Hey hey DEV Community, Sloan here!

If we haven't met, I'm pleased to make your acquaintance. I'm a moderator here on DEV, and I'm also a Hoffmann's two-toed sloth. 👋🦥

I'm here to share some tips for success when it comes to writing on DEV. If you’ve been looking to improve your technical writing skills, make the most of DEV as a blogging platform, and take your content to the next level — this series is for you!

I'll start by showing you how to make a content series on DEV. Serializing your content makes it easy for your readers to follow along through multiple steps, and it also helps you keep your content organized by theme.

DEV has two post editors: Basic Markdown and Rich + Markdown. You can set your editor type under settings > customization > writing. Here's how to create a series with each one.

Creating a Series with Basic Markdown

DEV's post editor uses Jekyll Front Matter. To create a series or add your post to an existing series, add the series variable to your front matter. Here's an example of what that would look like for this post:

---
title: "Best Practices for Writing on DEV: Creating a Series"
published: true
description: "A post about creating a series on DEV."
tags: meta, writing
series: Best Practices for Writing on DEV
---
Enter fullscreen mode Exit fullscreen mode

Creating a Series with Rich + Markdown

Select the hexagon icon at the bottom of the post editor. It looks like this:

The bottom toolbar of the DEV Rich + Markdown editor with the hexagon icon circled in red. It shows a blue rectangular "Publish" button, gray text reading "Save draft, a gray hexagon icon, and gray text reading "Revert new changes."

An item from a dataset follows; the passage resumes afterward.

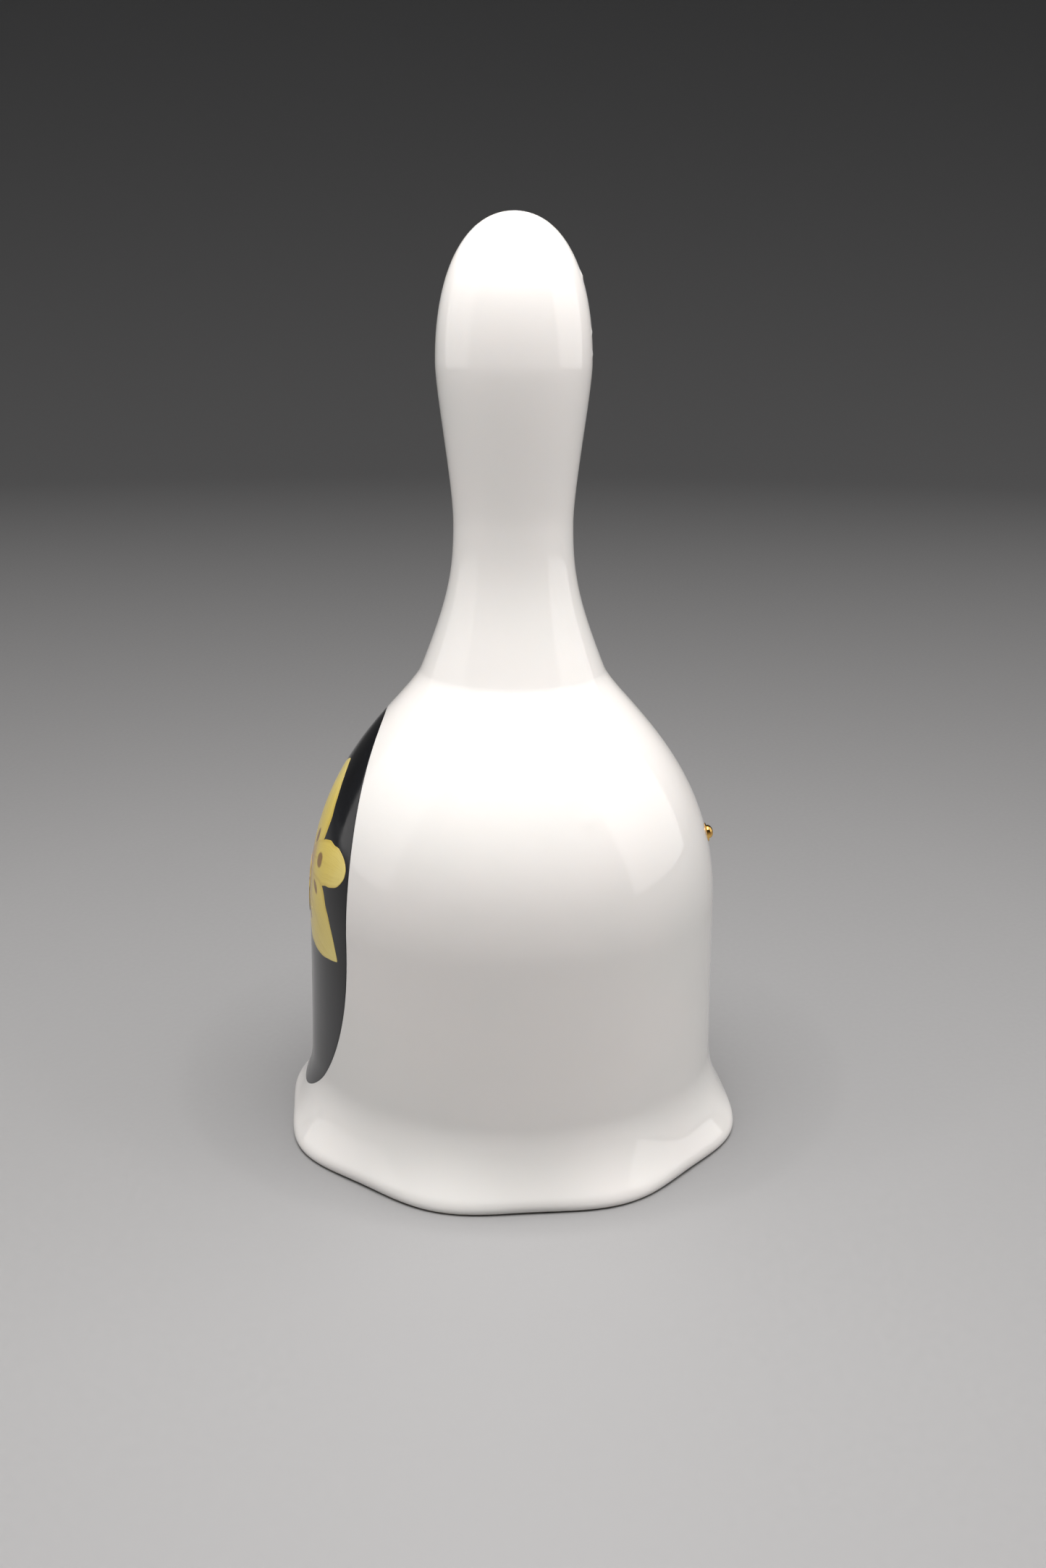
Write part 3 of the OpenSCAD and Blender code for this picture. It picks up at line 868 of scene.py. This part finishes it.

The post options menu will open, which will allow you to set a canonical URL, schedule a publication, and create or continue a series.

The post options menu, with open fields for setting a canonical URL, scheduling a publication, and creating a series. In the series box is written "Best Practices for Writing on DEV."

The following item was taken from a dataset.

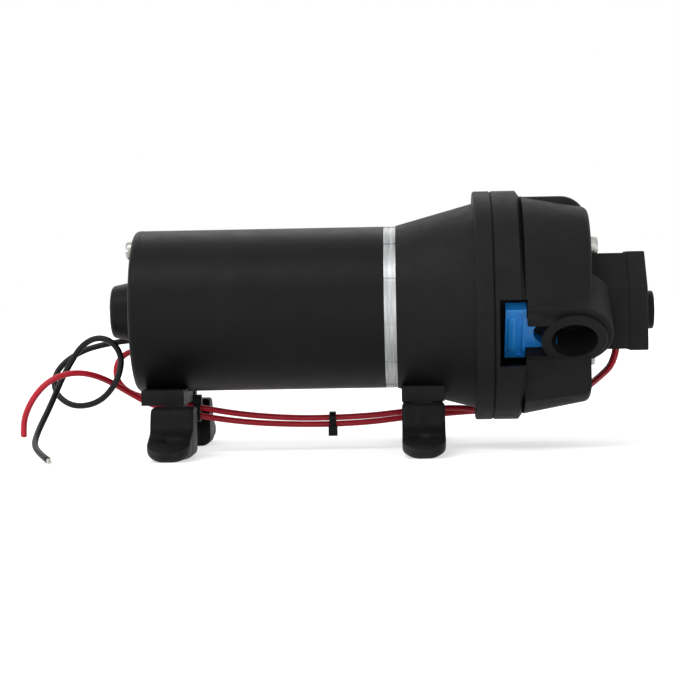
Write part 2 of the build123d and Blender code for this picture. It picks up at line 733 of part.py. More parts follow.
def port_place():
    """The frame of the near port: x along the motor, z out of the port."""
    side = math.sin(math.radians(PORT_TILT))
    origin = (PORT_X - ORIGIN_X, -PORT_SIDE, AXIS_Z - PORT_DROP)
    return Plane(origin=origin, x_dir=(1, 0, 0), z_dir=(0, -side, -side)).location


def port_box(u_low, u_high, v_low, v_high, w_low, w_high):
    box = Box(u_high - u_low, v_high - v_low, w_high - w_low)
    middle = Pos((u_low + u_high) / 2, (v_low + v_high) / 2, (w_low + w_high) / 2)
    return port_place() * middle * box


def port_rod(w_low, w_high, radius):
    return port_place() * Pos(0, 0, (w_low + w_high) / 2) * Cylinder(radius, w_high - w_low)


def both_sides(shape):
    return shape + mirror(shape, about=Plane.XZ)


def port_solid():
    """One port with its collar and the block that carries the clip."""
    collar = port_rod(-BLOCK_DEPTH, -PORT_RIM, COLLAR_R)
    collar = fillet(collar.edges().filter_by(GeomType.CIRCLE).sort_by(Axis.Z)[:1], 1.2)
    carrier = port_box(-BLOCK_REACH, 0, -COLLAR_R, COLLAR_R, -BLOCK_DEPTH, -PORT_RIM)
    tube = port_rod(-BLOCK_DEPTH, 0, PORT_TUBE_R)
    tube = fillet(tube.edges().filter_by(GeomType.CIRCLE).sort_by(Axis.Z)[:1], 0.8)
    return collar + carrier + tube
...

Once you add your series name the first time, it will appear in the Existing series dropdown menu for future posts.

🚨Note: If you've written the first entry in a series and are wondering why the series info is not showing up when viewing the post, it's because we don't actually display information about a post being part of a series until there is more than one entry in the series. Once you write your second entry in the series, the Table of Contents and title for the series should appear.🚨

That's it! Happy series-creating. The next installment of this series will be about formatting.

Top comments (6)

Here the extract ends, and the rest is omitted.